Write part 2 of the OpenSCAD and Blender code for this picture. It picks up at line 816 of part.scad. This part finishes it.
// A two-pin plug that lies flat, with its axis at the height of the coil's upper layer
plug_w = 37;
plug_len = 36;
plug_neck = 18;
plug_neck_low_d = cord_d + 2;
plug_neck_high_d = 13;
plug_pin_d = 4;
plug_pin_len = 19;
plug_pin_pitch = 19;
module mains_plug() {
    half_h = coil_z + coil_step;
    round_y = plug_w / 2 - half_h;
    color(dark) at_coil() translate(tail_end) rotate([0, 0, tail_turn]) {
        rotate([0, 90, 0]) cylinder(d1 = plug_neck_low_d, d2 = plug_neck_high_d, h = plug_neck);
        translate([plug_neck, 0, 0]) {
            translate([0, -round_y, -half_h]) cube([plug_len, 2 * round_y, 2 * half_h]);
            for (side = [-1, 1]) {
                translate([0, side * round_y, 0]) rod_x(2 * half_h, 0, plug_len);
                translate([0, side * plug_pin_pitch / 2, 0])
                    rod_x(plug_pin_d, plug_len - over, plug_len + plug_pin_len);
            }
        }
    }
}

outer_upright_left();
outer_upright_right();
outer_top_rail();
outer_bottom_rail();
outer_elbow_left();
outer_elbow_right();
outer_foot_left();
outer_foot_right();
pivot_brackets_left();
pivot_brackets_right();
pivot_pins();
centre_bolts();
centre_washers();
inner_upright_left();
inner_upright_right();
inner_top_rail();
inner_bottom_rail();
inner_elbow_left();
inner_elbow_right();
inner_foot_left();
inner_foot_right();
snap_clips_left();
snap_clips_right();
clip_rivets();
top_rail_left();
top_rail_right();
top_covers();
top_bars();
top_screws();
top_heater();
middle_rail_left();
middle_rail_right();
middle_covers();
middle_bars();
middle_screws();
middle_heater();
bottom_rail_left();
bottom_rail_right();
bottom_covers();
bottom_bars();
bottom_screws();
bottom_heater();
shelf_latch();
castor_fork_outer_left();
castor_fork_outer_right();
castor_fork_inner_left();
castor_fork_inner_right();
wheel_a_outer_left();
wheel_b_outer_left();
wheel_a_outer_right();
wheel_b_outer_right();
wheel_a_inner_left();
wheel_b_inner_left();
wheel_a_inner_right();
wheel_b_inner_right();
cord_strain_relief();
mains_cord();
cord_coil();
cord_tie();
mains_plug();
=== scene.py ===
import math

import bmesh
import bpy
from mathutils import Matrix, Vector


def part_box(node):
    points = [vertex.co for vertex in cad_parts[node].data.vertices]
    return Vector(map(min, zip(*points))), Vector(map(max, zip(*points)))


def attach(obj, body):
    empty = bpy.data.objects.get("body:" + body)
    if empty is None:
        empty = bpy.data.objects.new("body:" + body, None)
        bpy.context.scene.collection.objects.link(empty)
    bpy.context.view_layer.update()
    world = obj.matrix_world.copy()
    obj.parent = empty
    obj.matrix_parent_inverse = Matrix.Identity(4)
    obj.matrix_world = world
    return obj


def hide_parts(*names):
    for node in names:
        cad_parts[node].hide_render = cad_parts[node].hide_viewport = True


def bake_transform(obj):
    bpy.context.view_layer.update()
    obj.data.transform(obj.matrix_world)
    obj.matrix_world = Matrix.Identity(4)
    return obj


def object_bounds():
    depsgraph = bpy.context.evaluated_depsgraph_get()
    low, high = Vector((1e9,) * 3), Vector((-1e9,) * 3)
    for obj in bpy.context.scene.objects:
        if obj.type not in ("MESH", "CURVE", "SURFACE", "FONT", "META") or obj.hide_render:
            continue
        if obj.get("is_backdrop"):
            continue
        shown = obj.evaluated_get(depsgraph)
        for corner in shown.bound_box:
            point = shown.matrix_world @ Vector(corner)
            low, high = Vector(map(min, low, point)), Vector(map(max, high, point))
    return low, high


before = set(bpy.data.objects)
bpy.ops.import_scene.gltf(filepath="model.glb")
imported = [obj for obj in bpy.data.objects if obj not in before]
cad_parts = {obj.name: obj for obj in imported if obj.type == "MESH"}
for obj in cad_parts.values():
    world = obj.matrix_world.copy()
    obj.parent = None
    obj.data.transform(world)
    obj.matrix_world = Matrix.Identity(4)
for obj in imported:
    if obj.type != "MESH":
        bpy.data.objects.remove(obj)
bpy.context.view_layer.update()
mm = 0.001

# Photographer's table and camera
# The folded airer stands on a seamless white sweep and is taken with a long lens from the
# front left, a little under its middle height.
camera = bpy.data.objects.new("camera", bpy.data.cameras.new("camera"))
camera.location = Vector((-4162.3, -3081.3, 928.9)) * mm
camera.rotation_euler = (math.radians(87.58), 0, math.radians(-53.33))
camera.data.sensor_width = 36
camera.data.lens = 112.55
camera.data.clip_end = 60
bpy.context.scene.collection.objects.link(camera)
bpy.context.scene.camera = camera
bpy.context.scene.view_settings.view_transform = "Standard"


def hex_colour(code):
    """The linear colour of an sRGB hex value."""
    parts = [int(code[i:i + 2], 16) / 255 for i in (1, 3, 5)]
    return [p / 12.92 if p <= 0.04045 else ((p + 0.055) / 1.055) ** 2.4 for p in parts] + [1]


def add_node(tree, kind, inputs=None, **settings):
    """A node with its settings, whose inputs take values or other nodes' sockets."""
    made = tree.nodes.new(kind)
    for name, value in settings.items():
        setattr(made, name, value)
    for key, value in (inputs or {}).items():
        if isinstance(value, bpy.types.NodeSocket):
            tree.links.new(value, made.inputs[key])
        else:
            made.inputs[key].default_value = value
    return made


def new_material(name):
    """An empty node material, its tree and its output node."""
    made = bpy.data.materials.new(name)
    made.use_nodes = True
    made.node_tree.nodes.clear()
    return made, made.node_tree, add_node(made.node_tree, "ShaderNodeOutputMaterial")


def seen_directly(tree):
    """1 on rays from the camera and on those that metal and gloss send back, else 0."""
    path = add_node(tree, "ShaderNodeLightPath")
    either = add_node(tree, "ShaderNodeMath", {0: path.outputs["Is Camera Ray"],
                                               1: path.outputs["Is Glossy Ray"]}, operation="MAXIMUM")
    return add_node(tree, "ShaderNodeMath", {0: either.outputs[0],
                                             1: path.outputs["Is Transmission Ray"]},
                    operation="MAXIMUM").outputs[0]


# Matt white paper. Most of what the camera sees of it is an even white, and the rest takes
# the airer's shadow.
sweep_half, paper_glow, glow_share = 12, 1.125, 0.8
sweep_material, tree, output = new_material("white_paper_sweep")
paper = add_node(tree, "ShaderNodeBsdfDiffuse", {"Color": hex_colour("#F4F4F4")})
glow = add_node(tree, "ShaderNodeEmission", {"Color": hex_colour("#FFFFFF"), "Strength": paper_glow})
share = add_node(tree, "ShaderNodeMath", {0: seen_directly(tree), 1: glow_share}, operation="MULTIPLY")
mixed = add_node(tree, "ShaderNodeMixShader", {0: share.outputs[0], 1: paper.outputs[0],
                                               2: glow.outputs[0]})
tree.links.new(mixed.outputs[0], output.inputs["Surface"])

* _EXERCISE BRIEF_
Look for lines containing the string "objects" and copy them all.

* _EXERCISE RESULT_
    empty = bpy.data.objects.get("body:" + body)
        empty = bpy.data.objects.new("body:" + body, None)
        bpy.context.scene.collection.objects.link(empty)
    for obj in bpy.context.scene.objects:
before = set(bpy.data.objects)
imported = [obj for obj in bpy.data.objects if obj not in before]
        bpy.data.objects.remove(obj)
camera = bpy.data.objects.new("camera", bpy.data.cameras.new("camera"))
bpy.context.scene.collection.objects.link(camera)